Material:
__________________________________________________

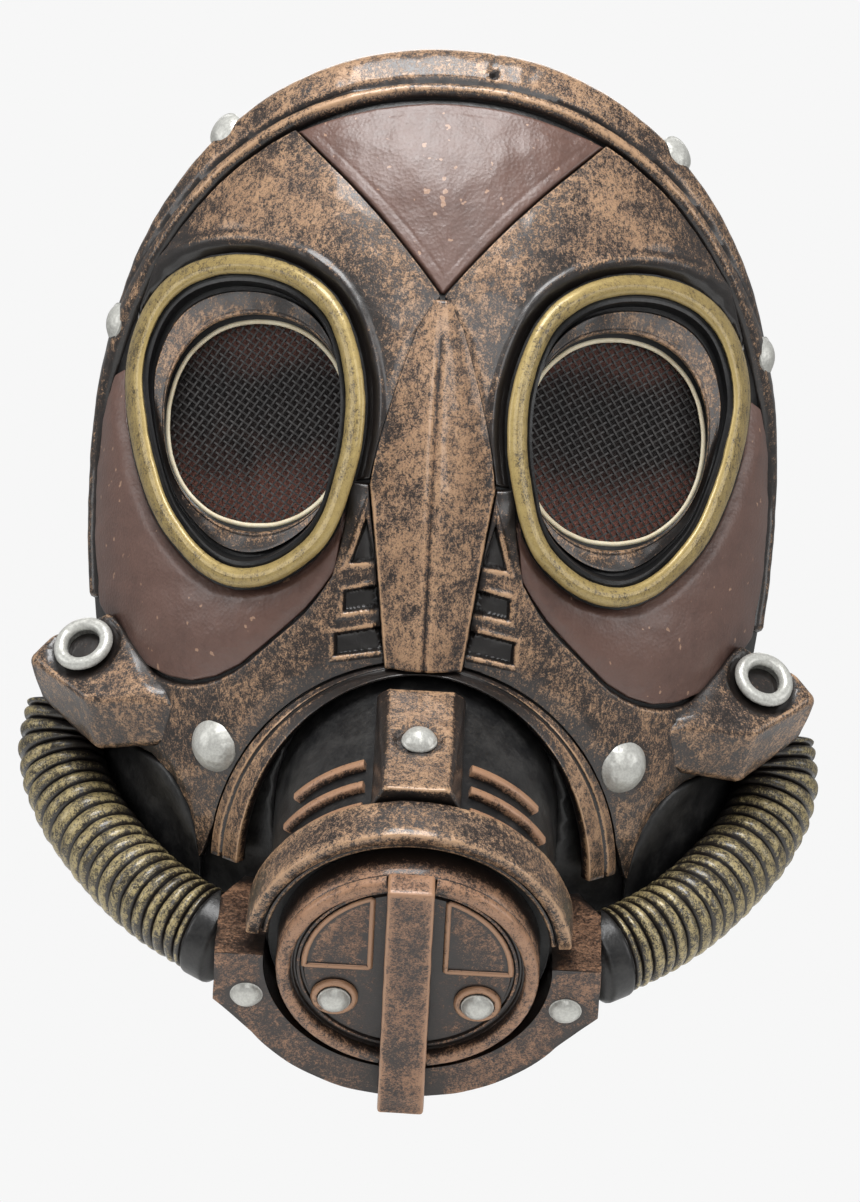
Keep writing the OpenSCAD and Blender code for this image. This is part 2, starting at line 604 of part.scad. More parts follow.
module eyelet(side) color(silver) mirrored(side) on_ear() rotate_extrude($fn = 48)
  difference() {
    union() {
      translate([eyelet_bore / 2, -eyelet_l + 2 + glue]) square([(eyelet_d - 5 - eyelet_bore) / 2, eyelet_l]);
      intersection() {
        translate([(eyelet_bore + eyelet_d) / 4, 1]) circle(d = (eyelet_d - eyelet_bore) / 2 + 1, $fn = 32);
        translate([eyelet_bore / 2, 1]) square([(eyelet_d - eyelet_bore) / 2, 4]);
      }
    }
    translate([-1, -40]) square([1, 80]);
  }

// Middle line of the left hose, from the ear block down to the jaw, as [x, z, share of the form's depth
// in front of its base, distance behind the snout's middle]. It leaves the form's tie for the snout's.
hose_points = [[107, -72, 0.44286, 109.093], [108.6, -86, 0.47143, 105.093], [102.6, -101, 0.54286, 95.093],
  [91.5, -114, 0.65, 80.093], [80, -124, 0.75, 66.093], [68.5, -131, 0.81429, 57.093], [60, -135, 0.84286, 53.093]];
hose_route = [for (i = [0 : 6]) let (p = hose_points[i])
  [p[0], blend(temple_y - form_depth * p[2], p[3] + snout_y, pow(i / 6, 3)), p[1]]];
// The hose's own line where the ear block is cut out for it.
hose_top = let (path = curve(hose_route, 22))
  concat([path[0] + 4 * unit(path[0] - path[1])], [for (i = [0 : 6]) path[i]]);
module hose(side) color(brass) mirrored(side) {
  path = curve(hose_route, 22);
  difference() {
    rod(path, hose_d / 2, 14);
    rod(concat([2 * path[0] - path[1]], path, [2 * path[22] - path[21]]), hose_bore / 2, 10);
  }
}

module hose_cuffs() color(black) for (side = [0, 1]) mirrored(side == 1) {
  path = curve(hose_route, 22);
  d = unit(path[22] - path[21]);
  a = path[22] + d * 0.3;
  difference() {
    rod([a, a + d * 9], hose_d / 2 + 0.8, 20);
    rod([a - d, a + d * 12], hose_bore / 2, 12);
    jaw_keep_out();
  }
}
module jaw_keep_out() translate([-jaw_half_w - glue, -200, -220]) cube([2 * jaw_half_w + 2 * glue, 400, 400]);

// ---- Rivets ------------------------------------------------------------------------------

bridge_rivet_d = 10.4;
bridge_rivet_at = 24;    // how far in front of the block's back end
// The head of a domed rivet.
module rivet(d, high) {
  r = (d * d / 4 + high * high) / (2 * high);
  intersection() {
    translate([0, 0, high - r]) sphere(r = r, $fn = 48);
    cylinder(d = d, h = high, $fn = 48);
  }
}

crown_rivet_at = [[66, 103.4], [96, 45.6]];
module crown_rivets() color(silver) for (side = [0, 1], p = crown_rivet_at) mirrored(side == 1)
  stand_on_form(p, band_t + glue) rivet(crown_rivet_d, 3.4);
module cheek_rivets() color(silver) for (side = [0, 1]) mirrored(side == 1)
  stand_on_form([59.5, -79], plate_t + glue) rivet(cheek_rivet_d, 5.2);
module bridge_rivet() color(silver) in_snout()
  translate([0, barrel_r + block_back_h, block_back + 1]) rotate([-90 - block_slope, 0, 0])
    translate([0, -bridge_rivet_at, 2 * glue]) rivet(bridge_rivet_d, 4);
module jaw_rivets() color(silver) in_snout() for (side = [-1, 1])
  translate([side * 46.8, -14.5, -2 + glue]) rivet(snout_rivet_d, 3.4);
module cap_rivets() color(silver) in_snout() for (side = [-1, 1])
  translate([side * cap_rivet_at[0], cap_rivet_at[1], -0.1 + 2 * glue]) rivet(snout_rivet_d, 3.4);

// ---- Head strap --------------------------------------------------------------------------

post_at = [0, -18, 45.6];
post_r = 3.5;
post_head = 2.2;         // how much wider a post's head is than the post
loop_y = 30;             // middle of the strap's round part, behind the temples
layer_gap = 0.25;        // gap between the two layers where the straps overlap
inner_r = strap_r - strap_t - layer_gap;
lap = 17;                // angle by which each strap runs past the middle

// The posts inside the temples that the strap turns on. Each has a head that keeps the strap on.
module strap_posts() color(silver) for (side = [0, 1]) mirrored(side == 1) {
  r = side == 1 ? inner_r : strap_r;
  translate([r - layer_gap, post_at[1], post_at[2]]) rotate([0, 90, 0]) intersection() {
    cylinder(r = post_r, h = 4, $fn = 48);
    cube(40, center = true);
  }
  translate([r - layer_gap - 1.8, post_at[1], post_at[2]]) rotate([0, 90, 0])
    cylinder(r = post_r + post_head, h = 1.8, $fn = 48);
  intersection() {
    translate([r + strap_t + layer_gap, post_at[1], post_at[2]]) rotate([0, 90, 0])
      cylinder(r = post_r + post_head, h = 20, $fn = 48);
    stand_on_form([wall_x(post_at[1], post_at[2]), post_at[2]], -skin - glue - 0.3)
      translate([-20, -20, -40]) cube(40);
  }
}
// Distance of the form from the middle at a given depth and height.
function wall_x(y, z) = form_half_w
  * pow(1 - pow((temple_y - y) / form_depth, 2) - pow(z / (z > 0 ? form_top : form_bottom), 2), 1 / form_square);

// One half of the strap: a tab on its post, a straight side and a part of the round loop.
module strap(r) difference() {
  union() {
    translate([0, loop_y, post_at[2]]) part_ring(r, r + strap_t, -strap_w / 2, strap_w / 2, 0, 90 + lap);
    translate([r, post_at[1], post_at[2] - strap_w / 2]) cube([strap_t, loop_y - post_at[1], strap_w]);
    translate([r, post_at[1], post_at[2]]) rotate([0, 90, 0]) cylinder(d = strap_w, h = strap_t, $fn = 64);
  }
  translate([r - 5, post_at[1], post_at[2]]) rotate([0, 90, 0]) cylinder(r = post_r + running, h = 20, $fn = 48);
}
module strap_left() color(elastic) strap(strap_r);
module strap_right() color(elastic) mirrored(true) strap(inner_r);

// The flat loop that holds the two halves together. It slides round the strap.
keeper_wall = 1.6;
keeper_half_a = 5;       // half its length, as an angle round the loop
module strap_keeper() color(black) translate([0, loop_y, post_at[2]]) {
  tall = strap_w / 2 + running * 4;
  inside = inner_r - layer_gap;
  outside = strap_r + strap_t + layer_gap;
  difference() {
    part_ring(inside - keeper_wall, outside + keeper_wall, -tall - 2.5, tall + 2.5, 90 - keeper_half_a, 90 + keeper_half_a);
    part_ring(inside, outside, -tall, tall, 60, 120);
  }
}

// ---- Build -------------------------------------------------------------------------------

face_shell();
crown_band();
forehead_panel();
brow_plate(false);  // brow_plate_left
brow_plate(true);  // brow_plate_right
cheek_panel(false);  // cheek_panel_left
cheek_panel(true);  // cheek_panel_right
cheek_bracket(false);  // cheek_bracket_left
cheek_bracket(true);  // cheek_bracket_right
ear_block(false);  // ear_block_left
ear_block(true);  // ear_block_right
eyelet(false);  // eyelet_left
eyelet(true);  // eyelet_right
hose_web(false);  // hose_web_left
hose_web(true);  // hose_web_right
nose_ridge();
vent_inlays(false);  // vent_inlays_left
vent_inlays(true);  // vent_inlays_right
goggle_rim(false);  // goggle_rim_left
goggle_rim(true);  // goggle_rim_right
goggle_cup(false);  // goggle_cup_left
goggle_cup(true);  // goggle_cup_right
goggle_bezel(false);  // goggle_bezel_left
goggle_bezel(true);  // goggle_bezel_right
mesh_edge(false);  // mesh_edge_left
mesh_edge(true);  // mesh_edge_right
mesh_screen(false);  // mesh_screen_left
mesh_screen(true);  // mesh_screen_right
mesh_lining(false);  // mesh_lining_left
mesh_lining(true);  // mesh_lining_right
snout_arch();
snout_barrel();
barrel_slats();
bridge_block();
brow_band();
jaw_housing();
cap_disc();
cap_rim();
cap_windows();
cap_bar();
cap_washers();
hose(false);  // hose_left
hose(true);  // hose_right
hose_cuffs();
crown_rivets();
cheek_rivets();
bridge_rivet();
jaw_rivets();
cap_rivets();
strap_posts();
strap_left();
strap_right();
strap_keeper();
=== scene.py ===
"""Looks of a moulded latex gas-mask costume mask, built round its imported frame.

Shapes are worked out in millimetres, in the part's own frame: +Z up, the mask faces -Y and +X is the
wearer's left. A mesh is brought to metres when it becomes an object.
"""

import logging
import math
from dataclasses import dataclass, field
from enum import Enum
from typing import Callable, Sequence

import bmesh
import bpy
from mathutils import Matrix, Vector, noise
from mathutils.bvhtree import BVHTree


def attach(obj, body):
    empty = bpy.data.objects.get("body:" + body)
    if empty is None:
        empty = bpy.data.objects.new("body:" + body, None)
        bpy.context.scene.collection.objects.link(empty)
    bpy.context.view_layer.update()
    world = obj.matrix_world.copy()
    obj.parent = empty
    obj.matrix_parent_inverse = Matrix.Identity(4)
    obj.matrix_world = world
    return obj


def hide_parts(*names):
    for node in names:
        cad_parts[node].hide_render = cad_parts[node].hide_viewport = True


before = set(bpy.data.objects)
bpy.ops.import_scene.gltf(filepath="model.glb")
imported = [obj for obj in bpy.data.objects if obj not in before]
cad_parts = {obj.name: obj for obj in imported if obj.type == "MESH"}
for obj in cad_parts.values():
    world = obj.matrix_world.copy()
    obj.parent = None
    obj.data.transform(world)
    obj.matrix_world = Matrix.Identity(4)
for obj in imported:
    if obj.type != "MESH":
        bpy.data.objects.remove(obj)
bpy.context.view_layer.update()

LOG = logging.getLogger("mask")
MM = 0.001
Point = tuple[float, float]
Place = Callable[[float, float], Vector]
Turn = Callable[[float], float]


class Side(Enum):
    """Which half of the mask a piece is on, with the sign of its X."""

    LEFT = 1
    RIGHT = -1

    @property
    def tag(self) -> str:
        """The end of the piece's name."""
        return self.name.lower()


class Body(Enum):
    """The bodies that pieces ride on."""

    MASK = "mask"
    STRAP = "strap"
    KEEPER = "keeper"


# ---- Numbers and curves ------------------------------------------------------------------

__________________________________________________

Task prompt: Within the material above, extract exactly the lines that start at the line containing "obj.data.transform(world)" and stop after the line containing "bodies that pieces", and only those.

Response:
    obj.data.transform(world)
    obj.matrix_world = Matrix.Identity(4)
for obj in imported:
    if obj.type != "MESH":
        bpy.data.objects.remove(obj)
bpy.context.view_layer.update()

LOG = logging.getLogger("mask")
MM = 0.001
Point = tuple[float, float]
Place = Callable[[float, float], Vector]
Turn = Callable[[float], float]


class Side(Enum):
    """Which half of the mask a piece is on, with the sign of its X."""

    LEFT = 1
    RIGHT = -1

    @property
    def tag(self) -> str:
        """The end of the piece's name."""
        return self.name.lower()


class Body(Enum):
    """The bodies that pieces ride on."""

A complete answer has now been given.